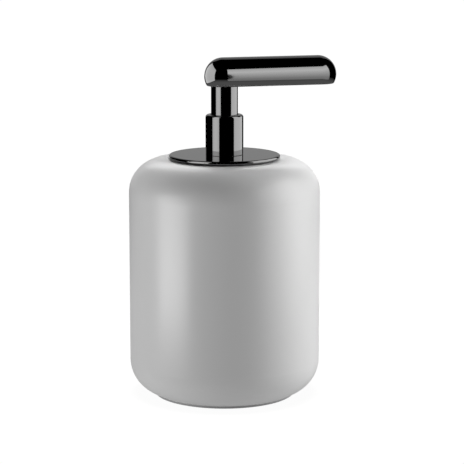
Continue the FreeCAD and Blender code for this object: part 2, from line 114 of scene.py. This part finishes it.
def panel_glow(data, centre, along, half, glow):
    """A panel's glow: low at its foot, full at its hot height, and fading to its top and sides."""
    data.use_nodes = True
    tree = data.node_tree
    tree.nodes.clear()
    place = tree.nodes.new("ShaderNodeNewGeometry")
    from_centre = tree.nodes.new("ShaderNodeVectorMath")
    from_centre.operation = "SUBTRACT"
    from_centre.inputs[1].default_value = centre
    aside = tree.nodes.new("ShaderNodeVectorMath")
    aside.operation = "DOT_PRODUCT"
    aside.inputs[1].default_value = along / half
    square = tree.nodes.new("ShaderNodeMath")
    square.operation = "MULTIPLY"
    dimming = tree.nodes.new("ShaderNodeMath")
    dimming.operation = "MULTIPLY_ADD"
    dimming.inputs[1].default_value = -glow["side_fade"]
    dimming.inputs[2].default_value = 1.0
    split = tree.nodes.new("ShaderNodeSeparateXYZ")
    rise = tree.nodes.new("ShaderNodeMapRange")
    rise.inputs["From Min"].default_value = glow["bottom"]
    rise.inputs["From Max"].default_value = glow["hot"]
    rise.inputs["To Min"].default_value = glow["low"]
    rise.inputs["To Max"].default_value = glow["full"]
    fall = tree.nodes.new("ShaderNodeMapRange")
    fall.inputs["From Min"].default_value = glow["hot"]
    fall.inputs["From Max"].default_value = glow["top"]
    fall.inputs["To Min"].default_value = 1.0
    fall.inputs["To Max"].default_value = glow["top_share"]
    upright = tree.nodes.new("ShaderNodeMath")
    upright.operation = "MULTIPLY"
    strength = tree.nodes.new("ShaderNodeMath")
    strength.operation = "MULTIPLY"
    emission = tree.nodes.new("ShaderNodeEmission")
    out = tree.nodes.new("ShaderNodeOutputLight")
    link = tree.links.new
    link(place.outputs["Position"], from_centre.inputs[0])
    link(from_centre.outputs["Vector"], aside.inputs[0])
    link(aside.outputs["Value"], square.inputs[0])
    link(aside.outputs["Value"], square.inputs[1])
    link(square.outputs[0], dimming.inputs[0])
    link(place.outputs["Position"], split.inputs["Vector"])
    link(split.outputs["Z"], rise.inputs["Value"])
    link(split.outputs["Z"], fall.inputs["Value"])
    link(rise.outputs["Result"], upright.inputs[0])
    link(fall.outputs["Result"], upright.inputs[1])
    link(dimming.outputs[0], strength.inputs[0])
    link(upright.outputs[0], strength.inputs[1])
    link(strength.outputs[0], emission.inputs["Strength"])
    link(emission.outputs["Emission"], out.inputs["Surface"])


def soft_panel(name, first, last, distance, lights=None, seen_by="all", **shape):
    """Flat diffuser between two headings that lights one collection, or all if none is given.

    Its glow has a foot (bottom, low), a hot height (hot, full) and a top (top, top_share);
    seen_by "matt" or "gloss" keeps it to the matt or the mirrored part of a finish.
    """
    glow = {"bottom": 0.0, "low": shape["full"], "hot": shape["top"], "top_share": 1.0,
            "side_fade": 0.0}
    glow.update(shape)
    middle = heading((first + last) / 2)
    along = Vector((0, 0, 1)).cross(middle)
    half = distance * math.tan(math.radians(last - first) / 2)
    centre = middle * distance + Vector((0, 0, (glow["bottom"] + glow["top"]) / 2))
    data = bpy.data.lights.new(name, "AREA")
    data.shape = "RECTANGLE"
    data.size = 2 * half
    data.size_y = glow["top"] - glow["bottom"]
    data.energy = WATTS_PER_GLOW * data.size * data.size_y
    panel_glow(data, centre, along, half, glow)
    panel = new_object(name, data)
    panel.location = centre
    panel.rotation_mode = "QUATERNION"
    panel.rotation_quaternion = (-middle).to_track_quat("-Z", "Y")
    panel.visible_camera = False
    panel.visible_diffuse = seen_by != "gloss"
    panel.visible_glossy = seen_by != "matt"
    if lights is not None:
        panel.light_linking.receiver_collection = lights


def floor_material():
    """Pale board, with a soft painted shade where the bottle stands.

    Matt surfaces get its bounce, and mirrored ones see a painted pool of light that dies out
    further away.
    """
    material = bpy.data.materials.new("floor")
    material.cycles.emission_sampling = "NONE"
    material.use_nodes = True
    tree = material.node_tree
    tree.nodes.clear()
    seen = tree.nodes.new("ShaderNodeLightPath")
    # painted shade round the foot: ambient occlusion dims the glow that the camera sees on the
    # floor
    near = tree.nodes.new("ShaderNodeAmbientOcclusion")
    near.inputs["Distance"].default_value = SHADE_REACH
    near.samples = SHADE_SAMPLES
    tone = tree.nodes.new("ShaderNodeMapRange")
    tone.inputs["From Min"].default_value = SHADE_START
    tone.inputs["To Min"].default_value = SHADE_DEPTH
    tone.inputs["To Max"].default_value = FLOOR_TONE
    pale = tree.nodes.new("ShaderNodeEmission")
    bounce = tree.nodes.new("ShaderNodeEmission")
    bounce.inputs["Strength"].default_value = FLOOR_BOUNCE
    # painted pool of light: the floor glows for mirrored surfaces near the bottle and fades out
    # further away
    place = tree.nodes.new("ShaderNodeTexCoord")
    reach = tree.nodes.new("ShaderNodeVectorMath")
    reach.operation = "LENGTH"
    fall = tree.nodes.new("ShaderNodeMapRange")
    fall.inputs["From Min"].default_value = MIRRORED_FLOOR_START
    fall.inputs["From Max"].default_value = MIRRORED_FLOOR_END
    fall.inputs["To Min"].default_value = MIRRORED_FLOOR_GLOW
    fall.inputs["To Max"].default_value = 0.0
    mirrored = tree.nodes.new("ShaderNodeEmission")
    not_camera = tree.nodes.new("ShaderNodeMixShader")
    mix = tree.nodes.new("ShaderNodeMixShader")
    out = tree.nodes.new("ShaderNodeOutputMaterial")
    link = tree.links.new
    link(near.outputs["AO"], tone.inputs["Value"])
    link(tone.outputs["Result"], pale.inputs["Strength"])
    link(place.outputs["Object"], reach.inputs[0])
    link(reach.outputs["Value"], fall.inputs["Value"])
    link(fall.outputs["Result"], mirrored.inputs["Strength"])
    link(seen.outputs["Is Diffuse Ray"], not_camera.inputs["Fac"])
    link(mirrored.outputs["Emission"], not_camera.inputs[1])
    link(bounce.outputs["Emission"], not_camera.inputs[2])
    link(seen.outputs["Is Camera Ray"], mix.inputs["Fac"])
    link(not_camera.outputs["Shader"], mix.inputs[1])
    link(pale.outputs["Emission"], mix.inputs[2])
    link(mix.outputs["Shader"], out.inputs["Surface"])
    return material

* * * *

Reproduce the material above, every line of it, exactly.

■ **Reply**:
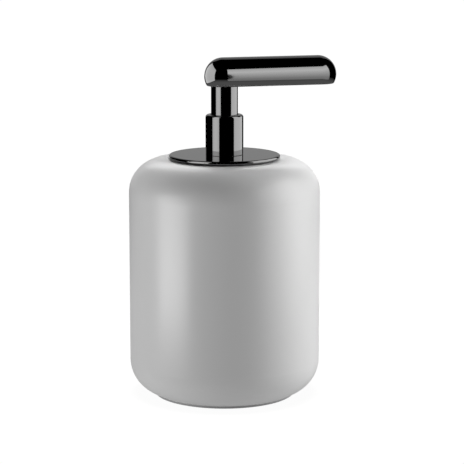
Continue the FreeCAD and Blender code for this object: part 2, from line 114 of scene.py. This part finishes it.
def panel_glow(data, centre, along, half, glow):
    """A panel's glow: low at its foot, full at its hot height, and fading to its top and sides."""
    data.use_nodes = True
    tree = data.node_tree
    tree.nodes.clear()
    place = tree.nodes.new("ShaderNodeNewGeometry")
    from_centre = tree.nodes.new("ShaderNodeVectorMath")
    from_centre.operation = "SUBTRACT"
    from_centre.inputs[1].default_value = centre
    aside = tree.nodes.new("ShaderNodeVectorMath")
    aside.operation = "DOT_PRODUCT"
    aside.inputs[1].default_value = along / half
    square = tree.nodes.new("ShaderNodeMath")
    square.operation = "MULTIPLY"
    dimming = tree.nodes.new("ShaderNodeMath")
    dimming.operation = "MULTIPLY_ADD"
    dimming.inputs[1].default_value = -glow["side_fade"]
    dimming.inputs[2].default_value = 1.0
    split = tree.nodes.new("ShaderNodeSeparateXYZ")
    rise = tree.nodes.new("ShaderNodeMapRange")
    rise.inputs["From Min"].default_value = glow["bottom"]
    rise.inputs["From Max"].default_value = glow["hot"]
    rise.inputs["To Min"].default_value = glow["low"]
    rise.inputs["To Max"].default_value = glow["full"]
    fall = tree.nodes.new("ShaderNodeMapRange")
    fall.inputs["From Min"].default_value = glow["hot"]
    fall.inputs["From Max"].default_value = glow["top"]
    fall.inputs["To Min"].default_value = 1.0
    fall.inputs["To Max"].default_value = glow["top_share"]
    upright = tree.nodes.new("ShaderNodeMath")
    upright.operation = "MULTIPLY"
    strength = tree.nodes.new("ShaderNodeMath")
    strength.operation = "MULTIPLY"
    emission = tree.nodes.new("ShaderNodeEmission")
    out = tree.nodes.new("ShaderNodeOutputLight")
    link = tree.links.new
    link(place.outputs["Position"], from_centre.inputs[0])
    link(from_centre.outputs["Vector"], aside.inputs[0])
    link(aside.outputs["Value"], square.inputs[0])
    link(aside.outputs["Value"], square.inputs[1])
    link(square.outputs[0], dimming.inputs[0])
    link(place.outputs["Position"], split.inputs["Vector"])
    link(split.outputs["Z"], rise.inputs["Value"])
    link(split.outputs["Z"], fall.inputs["Value"])
    link(rise.outputs["Result"], upright.inputs[0])
    link(fall.outputs["Result"], upright.inputs[1])
    link(dimming.outputs[0], strength.inputs[0])
    link(upright.outputs[0], strength.inputs[1])
    link(strength.outputs[0], emission.inputs["Strength"])
    link(emission.outputs["Emission"], out.inputs["Surface"])


def soft_panel(name, first, last, distance, lights=None, seen_by="all", **shape):
    """Flat diffuser between two headings that lights one collection, or all if none is given.

    Its glow has a foot (bottom, low), a hot height (hot, full) and a top (top, top_share);
    seen_by "matt" or "gloss" keeps it to the matt or the mirrored part of a finish.
    """
    glow = {"bottom": 0.0, "low": shape["full"], "hot": shape["top"], "top_share": 1.0,
            "side_fade": 0.0}
    glow.update(shape)
    middle = heading((first + last) / 2)
    along = Vector((0, 0, 1)).cross(middle)
    half = distance * math.tan(math.radians(last - first) / 2)
    centre = middle * distance + Vector((0, 0, (glow["bottom"] + glow["top"]) / 2))
    data = bpy.data.lights.new(name, "AREA")
    data.shape = "RECTANGLE"
    data.size = 2 * half
    data.size_y = glow["top"] - glow["bottom"]
    data.energy = WATTS_PER_GLOW * data.size * data.size_y
    panel_glow(data, centre, along, half, glow)
    panel = new_object(name, data)
    panel.location = centre
    panel.rotation_mode = "QUATERNION"
    panel.rotation_quaternion = (-middle).to_track_quat("-Z", "Y")
    panel.visible_camera = False
    panel.visible_diffuse = seen_by != "gloss"
    panel.visible_glossy = seen_by != "matt"
    if lights is not None:
        panel.light_linking.receiver_collection = lights


def floor_material():
    """Pale board, with a soft painted shade where the bottle stands.

    Matt surfaces get its bounce, and mirrored ones see a painted pool of light that dies out
    further away.
    """
    material = bpy.data.materials.new("floor")
    material.cycles.emission_sampling = "NONE"
    material.use_nodes = True
    tree = material.node_tree
    tree.nodes.clear()
    seen = tree.nodes.new("ShaderNodeLightPath")
    # painted shade round the foot: ambient occlusion dims the glow that the camera sees on the
    # floor
    near = tree.nodes.new("ShaderNodeAmbientOcclusion")
    near.inputs["Distance"].default_value = SHADE_REACH
    near.samples = SHADE_SAMPLES
    tone = tree.nodes.new("ShaderNodeMapRange")
    tone.inputs["From Min"].default_value = SHADE_START
    tone.inputs["To Min"].default_value = SHADE_DEPTH
    tone.inputs["To Max"].default_value = FLOOR_TONE
    pale = tree.nodes.new("ShaderNodeEmission")
    bounce = tree.nodes.new("ShaderNodeEmission")
    bounce.inputs["Strength"].default_value = FLOOR_BOUNCE
    # painted pool of light: the floor glows for mirrored surfaces near the bottle and fades out
    # further away
    place = tree.nodes.new("ShaderNodeTexCoord")
    reach = tree.nodes.new("ShaderNodeVectorMath")
    reach.operation = "LENGTH"
    fall = tree.nodes.new("ShaderNodeMapRange")
    fall.inputs["From Min"].default_value = MIRRORED_FLOOR_START
    fall.inputs["From Max"].default_value = MIRRORED_FLOOR_END
    fall.inputs["To Min"].default_value = MIRRORED_FLOOR_GLOW
    fall.inputs["To Max"].default_value = 0.0
    mirrored = tree.nodes.new("ShaderNodeEmission")
    not_camera = tree.nodes.new("ShaderNodeMixShader")
    mix = tree.nodes.new("ShaderNodeMixShader")
    out = tree.nodes.new("ShaderNodeOutputMaterial")
    link = tree.links.new
    link(near.outputs["AO"], tone.inputs["Value"])
    link(tone.outputs["Result"], pale.inputs["Strength"])
    link(place.outputs["Object"], reach.inputs[0])
    link(reach.outputs["Value"], fall.inputs["Value"])
    link(fall.outputs["Result"], mirrored.inputs["Strength"])
    link(seen.outputs["Is Diffuse Ray"], not_camera.inputs["Fac"])
    link(mirrored.outputs["Emission"], not_camera.inputs[1])
    link(bounce.outputs["Emission"], not_camera.inputs[2])
    link(seen.outputs["Is Camera Ray"], mix.inputs["Fac"])
    link(not_camera.outputs["Shader"], mix.inputs[1])
    link(pale.outputs["Emission"], mix.inputs[2])
    link(mix.outputs["Shader"], out.inputs["Surface"])
    return material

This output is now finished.